* start Raw data *
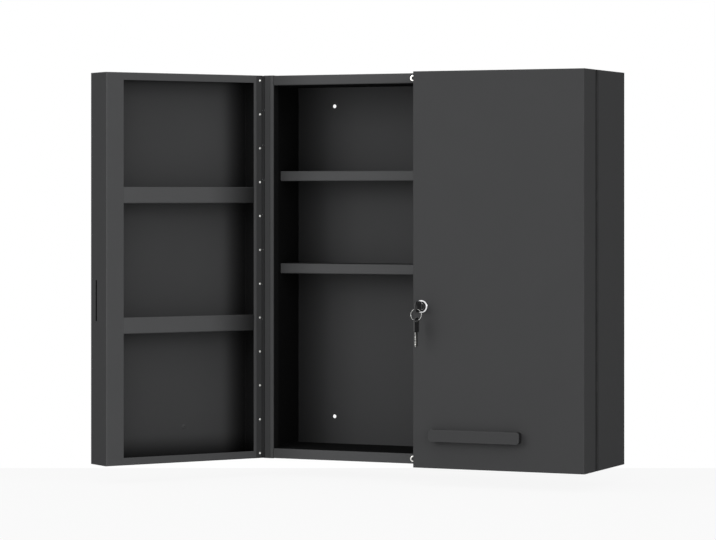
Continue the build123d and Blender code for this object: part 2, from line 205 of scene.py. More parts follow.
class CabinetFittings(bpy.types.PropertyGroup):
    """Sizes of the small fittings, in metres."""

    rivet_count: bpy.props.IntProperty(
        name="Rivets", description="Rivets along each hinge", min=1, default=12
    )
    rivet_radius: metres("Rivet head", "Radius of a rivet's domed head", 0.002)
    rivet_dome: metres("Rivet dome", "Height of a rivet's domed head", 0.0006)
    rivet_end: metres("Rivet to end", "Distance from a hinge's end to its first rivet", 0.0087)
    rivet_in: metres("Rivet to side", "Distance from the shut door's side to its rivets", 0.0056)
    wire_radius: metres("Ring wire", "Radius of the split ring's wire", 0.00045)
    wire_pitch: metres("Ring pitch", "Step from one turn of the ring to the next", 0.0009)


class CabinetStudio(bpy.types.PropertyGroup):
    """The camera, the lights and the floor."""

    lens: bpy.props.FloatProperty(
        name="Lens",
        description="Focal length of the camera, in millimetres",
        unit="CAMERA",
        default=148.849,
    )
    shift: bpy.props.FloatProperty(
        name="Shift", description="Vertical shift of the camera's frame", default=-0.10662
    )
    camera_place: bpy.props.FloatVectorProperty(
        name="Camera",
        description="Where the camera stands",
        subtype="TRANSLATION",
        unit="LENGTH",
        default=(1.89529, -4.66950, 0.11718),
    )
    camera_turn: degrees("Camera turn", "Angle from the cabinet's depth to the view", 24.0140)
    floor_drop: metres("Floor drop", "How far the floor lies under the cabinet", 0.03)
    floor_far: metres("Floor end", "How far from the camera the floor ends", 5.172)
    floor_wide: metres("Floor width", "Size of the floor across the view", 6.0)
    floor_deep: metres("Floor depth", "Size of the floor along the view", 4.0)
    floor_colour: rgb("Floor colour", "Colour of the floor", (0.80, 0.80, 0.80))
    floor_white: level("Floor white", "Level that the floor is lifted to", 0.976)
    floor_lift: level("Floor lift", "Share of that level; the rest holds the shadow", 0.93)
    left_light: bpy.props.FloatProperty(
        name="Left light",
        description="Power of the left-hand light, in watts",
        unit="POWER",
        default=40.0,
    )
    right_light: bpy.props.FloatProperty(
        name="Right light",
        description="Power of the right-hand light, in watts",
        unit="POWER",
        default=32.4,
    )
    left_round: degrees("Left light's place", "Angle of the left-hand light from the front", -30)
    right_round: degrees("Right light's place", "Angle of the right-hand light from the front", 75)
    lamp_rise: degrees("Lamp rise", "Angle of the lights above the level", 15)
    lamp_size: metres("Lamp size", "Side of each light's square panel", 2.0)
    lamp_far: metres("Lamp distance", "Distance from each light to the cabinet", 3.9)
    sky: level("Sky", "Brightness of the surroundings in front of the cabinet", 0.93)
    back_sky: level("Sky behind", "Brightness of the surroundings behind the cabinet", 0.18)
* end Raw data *
Please reproduce exactly the lines above, beginning with the first and ending with the line that contains "of the small", and include nothing outside that range.

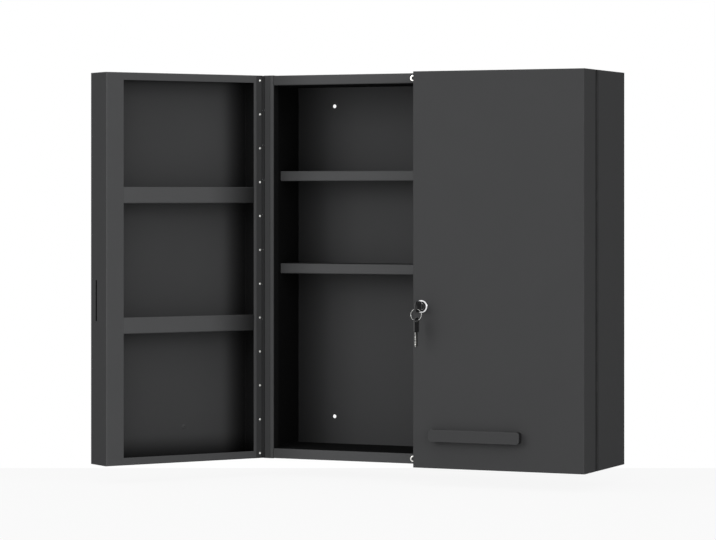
Continue the build123d and Blender code for this object: part 2, from line 205 of scene.py. More parts follow.
class CabinetFittings(bpy.types.PropertyGroup):
    """Sizes of the small fittings, in metres."""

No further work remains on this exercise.